_Source material_
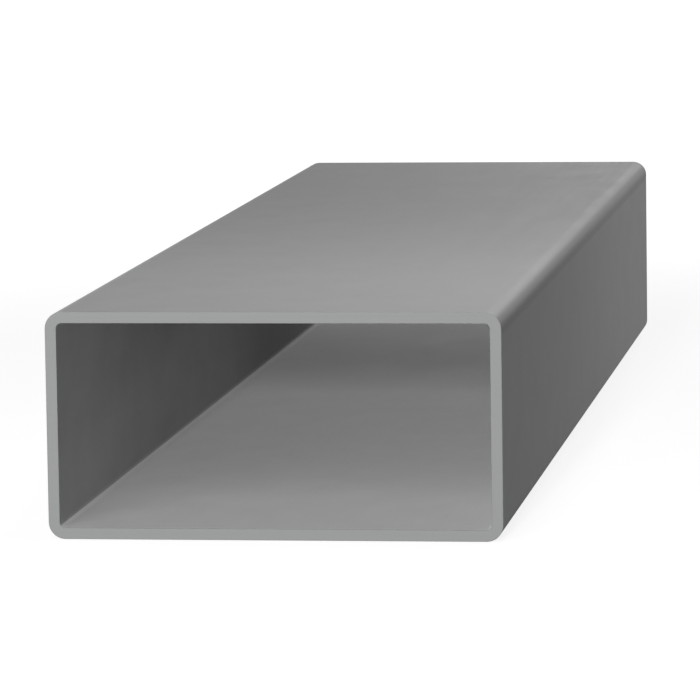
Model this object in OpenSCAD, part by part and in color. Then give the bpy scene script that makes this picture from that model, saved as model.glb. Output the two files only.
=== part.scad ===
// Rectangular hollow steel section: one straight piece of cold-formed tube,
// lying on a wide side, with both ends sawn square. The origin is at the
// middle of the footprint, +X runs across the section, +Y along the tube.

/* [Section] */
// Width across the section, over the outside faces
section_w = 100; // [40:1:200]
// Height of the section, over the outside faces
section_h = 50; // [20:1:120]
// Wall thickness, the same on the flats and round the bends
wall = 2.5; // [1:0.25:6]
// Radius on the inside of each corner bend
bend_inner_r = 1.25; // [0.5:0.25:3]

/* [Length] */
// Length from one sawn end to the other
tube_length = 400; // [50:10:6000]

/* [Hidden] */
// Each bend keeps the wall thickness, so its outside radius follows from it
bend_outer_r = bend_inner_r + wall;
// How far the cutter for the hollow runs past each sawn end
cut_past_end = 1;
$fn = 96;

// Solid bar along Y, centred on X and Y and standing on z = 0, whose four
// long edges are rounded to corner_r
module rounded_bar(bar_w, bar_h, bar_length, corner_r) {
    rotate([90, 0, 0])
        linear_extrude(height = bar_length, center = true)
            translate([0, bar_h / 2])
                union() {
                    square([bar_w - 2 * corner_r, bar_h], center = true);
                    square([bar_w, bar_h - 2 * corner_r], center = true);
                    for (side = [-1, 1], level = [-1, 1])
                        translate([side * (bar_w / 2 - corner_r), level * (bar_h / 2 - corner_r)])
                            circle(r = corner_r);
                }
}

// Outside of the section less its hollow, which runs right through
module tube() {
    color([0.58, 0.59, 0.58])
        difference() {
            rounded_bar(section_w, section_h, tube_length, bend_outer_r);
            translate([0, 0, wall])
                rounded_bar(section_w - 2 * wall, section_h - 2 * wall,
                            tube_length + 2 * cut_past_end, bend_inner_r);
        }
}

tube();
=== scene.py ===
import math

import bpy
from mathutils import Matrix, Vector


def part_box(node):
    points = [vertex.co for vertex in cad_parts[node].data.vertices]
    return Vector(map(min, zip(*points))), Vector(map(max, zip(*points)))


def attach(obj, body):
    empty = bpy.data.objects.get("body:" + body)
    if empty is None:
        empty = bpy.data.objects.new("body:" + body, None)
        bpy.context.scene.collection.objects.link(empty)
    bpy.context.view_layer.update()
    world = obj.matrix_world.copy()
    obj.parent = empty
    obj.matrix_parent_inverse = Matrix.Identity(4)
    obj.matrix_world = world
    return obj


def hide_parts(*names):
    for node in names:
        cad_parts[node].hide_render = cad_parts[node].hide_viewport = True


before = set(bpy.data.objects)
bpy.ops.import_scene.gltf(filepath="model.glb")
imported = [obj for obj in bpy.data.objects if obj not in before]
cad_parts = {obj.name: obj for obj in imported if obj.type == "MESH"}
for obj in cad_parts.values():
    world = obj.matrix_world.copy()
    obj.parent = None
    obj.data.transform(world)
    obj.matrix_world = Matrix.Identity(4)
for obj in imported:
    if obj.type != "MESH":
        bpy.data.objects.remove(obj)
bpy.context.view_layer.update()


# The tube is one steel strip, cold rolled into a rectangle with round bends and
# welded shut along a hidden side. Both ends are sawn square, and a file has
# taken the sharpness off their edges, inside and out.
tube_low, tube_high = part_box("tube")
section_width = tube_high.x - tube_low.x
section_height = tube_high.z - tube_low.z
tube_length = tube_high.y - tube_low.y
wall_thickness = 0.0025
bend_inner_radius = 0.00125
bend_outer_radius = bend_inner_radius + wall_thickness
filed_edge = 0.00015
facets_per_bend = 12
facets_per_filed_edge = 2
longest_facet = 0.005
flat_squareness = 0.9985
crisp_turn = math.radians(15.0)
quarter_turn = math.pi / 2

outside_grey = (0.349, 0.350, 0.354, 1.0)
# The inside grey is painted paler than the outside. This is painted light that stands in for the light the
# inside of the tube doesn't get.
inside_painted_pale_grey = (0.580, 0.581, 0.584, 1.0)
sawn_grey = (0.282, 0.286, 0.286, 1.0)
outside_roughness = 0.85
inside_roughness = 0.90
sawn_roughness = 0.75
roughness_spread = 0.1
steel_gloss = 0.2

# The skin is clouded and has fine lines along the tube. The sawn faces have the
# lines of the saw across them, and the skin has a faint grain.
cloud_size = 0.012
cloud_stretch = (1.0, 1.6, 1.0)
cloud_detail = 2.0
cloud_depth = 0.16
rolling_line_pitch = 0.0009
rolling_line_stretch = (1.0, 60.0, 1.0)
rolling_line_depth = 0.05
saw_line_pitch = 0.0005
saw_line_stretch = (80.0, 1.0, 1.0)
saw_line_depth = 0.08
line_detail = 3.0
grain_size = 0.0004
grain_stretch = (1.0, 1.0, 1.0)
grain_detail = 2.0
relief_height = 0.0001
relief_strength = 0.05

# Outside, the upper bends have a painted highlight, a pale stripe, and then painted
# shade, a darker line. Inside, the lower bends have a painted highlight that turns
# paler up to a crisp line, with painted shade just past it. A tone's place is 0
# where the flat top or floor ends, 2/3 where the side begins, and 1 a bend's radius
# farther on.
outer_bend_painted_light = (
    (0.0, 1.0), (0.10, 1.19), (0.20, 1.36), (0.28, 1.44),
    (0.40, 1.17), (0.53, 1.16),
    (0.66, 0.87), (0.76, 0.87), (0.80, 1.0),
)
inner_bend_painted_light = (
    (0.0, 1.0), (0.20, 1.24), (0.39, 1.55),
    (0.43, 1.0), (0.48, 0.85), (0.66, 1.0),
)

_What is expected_
Your task is to quote all of the data word for word.

_Final result_
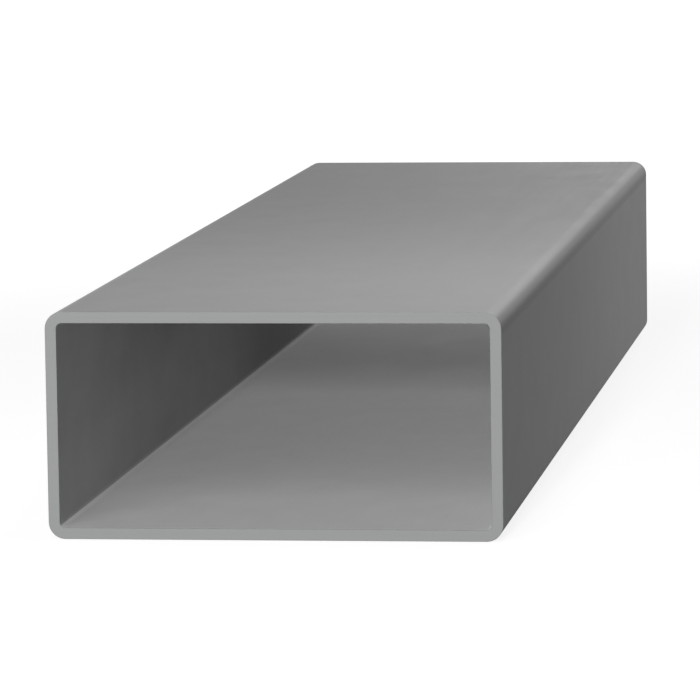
Model this object in OpenSCAD, part by part and in color. Then give the bpy scene script that makes this picture from that model, saved as model.glb. Output the two files only.
=== part.scad ===
// Rectangular hollow steel section: one straight piece of cold-formed tube,
// lying on a wide side, with both ends sawn square. The origin is at the
// middle of the footprint, +X runs across the section, +Y along the tube.

/* [Section] */
// Width across the section, over the outside faces
section_w = 100; // [40:1:200]
// Height of the section, over the outside faces
section_h = 50; // [20:1:120]
// Wall thickness, the same on the flats and round the bends
wall = 2.5; // [1:0.25:6]
// Radius on the inside of each corner bend
bend_inner_r = 1.25; // [0.5:0.25:3]

/* [Length] */
// Length from one sawn end to the other
tube_length = 400; // [50:10:6000]

/* [Hidden] */
// Each bend keeps the wall thickness, so its outside radius follows from it
bend_outer_r = bend_inner_r + wall;
// How far the cutter for the hollow runs past each sawn end
cut_past_end = 1;
$fn = 96;

// Solid bar along Y, centred on X and Y and standing on z = 0, whose four
// long edges are rounded to corner_r
module rounded_bar(bar_w, bar_h, bar_length, corner_r) {
    rotate([90, 0, 0])
        linear_extrude(height = bar_length, center = true)
            translate([0, bar_h / 2])
                union() {
                    square([bar_w - 2 * corner_r, bar_h], center = true);
                    square([bar_w, bar_h - 2 * corner_r], center = true);
                    for (side = [-1, 1], level = [-1, 1])
                        translate([side * (bar_w / 2 - corner_r), level * (bar_h / 2 - corner_r)])
                            circle(r = corner_r);
                }
}

// Outside of the section less its hollow, which runs right through
module tube() {
    color([0.58, 0.59, 0.58])
        difference() {
            rounded_bar(section_w, section_h, tube_length, bend_outer_r);
            translate([0, 0, wall])
                rounded_bar(section_w - 2 * wall, section_h - 2 * wall,
                            tube_length + 2 * cut_past_end, bend_inner_r);
        }
}

tube();
=== scene.py ===
import math

import bpy
from mathutils import Matrix, Vector


def part_box(node):
    points = [vertex.co for vertex in cad_parts[node].data.vertices]
    return Vector(map(min, zip(*points))), Vector(map(max, zip(*points)))


def attach(obj, body):
    empty = bpy.data.objects.get("body:" + body)
    if empty is None:
        empty = bpy.data.objects.new("body:" + body, None)
        bpy.context.scene.collection.objects.link(empty)
    bpy.context.view_layer.update()
    world = obj.matrix_world.copy()
    obj.parent = empty
    obj.matrix_parent_inverse = Matrix.Identity(4)
    obj.matrix_world = world
    return obj


def hide_parts(*names):
    for node in names:
        cad_parts[node].hide_render = cad_parts[node].hide_viewport = True


before = set(bpy.data.objects)
bpy.ops.import_scene.gltf(filepath="model.glb")
imported = [obj for obj in bpy.data.objects if obj not in before]
cad_parts = {obj.name: obj for obj in imported if obj.type == "MESH"}
for obj in cad_parts.values():
    world = obj.matrix_world.copy()
    obj.parent = None
    obj.data.transform(world)
    obj.matrix_world = Matrix.Identity(4)
for obj in imported:
    if obj.type != "MESH":
        bpy.data.objects.remove(obj)
bpy.context.view_layer.update()


# The tube is one steel strip, cold rolled into a rectangle with round bends and
# welded shut along a hidden side. Both ends are sawn square, and a file has
# taken the sharpness off their edges, inside and out.
tube_low, tube_high = part_box("tube")
section_width = tube_high.x - tube_low.x
section_height = tube_high.z - tube_low.z
tube_length = tube_high.y - tube_low.y
wall_thickness = 0.0025
bend_inner_radius = 0.00125
bend_outer_radius = bend_inner_radius + wall_thickness
filed_edge = 0.00015
facets_per_bend = 12
facets_per_filed_edge = 2
longest_facet = 0.005
flat_squareness = 0.9985
crisp_turn = math.radians(15.0)
quarter_turn = math.pi / 2

outside_grey = (0.349, 0.350, 0.354, 1.0)
# The inside grey is painted paler than the outside. This is painted light that stands in for the light the
# inside of the tube doesn't get.
inside_painted_pale_grey = (0.580, 0.581, 0.584, 1.0)
sawn_grey = (0.282, 0.286, 0.286, 1.0)
outside_roughness = 0.85
inside_roughness = 0.90
sawn_roughness = 0.75
roughness_spread = 0.1
steel_gloss = 0.2

# The skin is clouded and has fine lines along the tube. The sawn faces have the
# lines of the saw across them, and the skin has a faint grain.
cloud_size = 0.012
cloud_stretch = (1.0, 1.6, 1.0)
cloud_detail = 2.0
cloud_depth = 0.16
rolling_line_pitch = 0.0009
rolling_line_stretch = (1.0, 60.0, 1.0)
rolling_line_depth = 0.05
saw_line_pitch = 0.0005
saw_line_stretch = (80.0, 1.0, 1.0)
saw_line_depth = 0.08
line_detail = 3.0
grain_size = 0.0004
grain_stretch = (1.0, 1.0, 1.0)
grain_detail = 2.0
relief_height = 0.0001
relief_strength = 0.05

# Outside, the upper bends have a painted highlight, a pale stripe, and then painted
# shade, a darker line. Inside, the lower bends have a painted highlight that turns
# paler up to a crisp line, with painted shade just past it. A tone's place is 0
# where the flat top or floor ends, 2/3 where the side begins, and 1 a bend's radius
# farther on.
outer_bend_painted_light = (
    (0.0, 1.0), (0.10, 1.19), (0.20, 1.36), (0.28, 1.44),
    (0.40, 1.17), (0.53, 1.16),
    (0.66, 0.87), (0.76, 0.87), (0.80, 1.0),
)
inner_bend_painted_light = (
    (0.0, 1.0), (0.20, 1.24), (0.39, 1.55),
    (0.43, 1.0), (0.48, 0.85), (0.66, 1.0),
)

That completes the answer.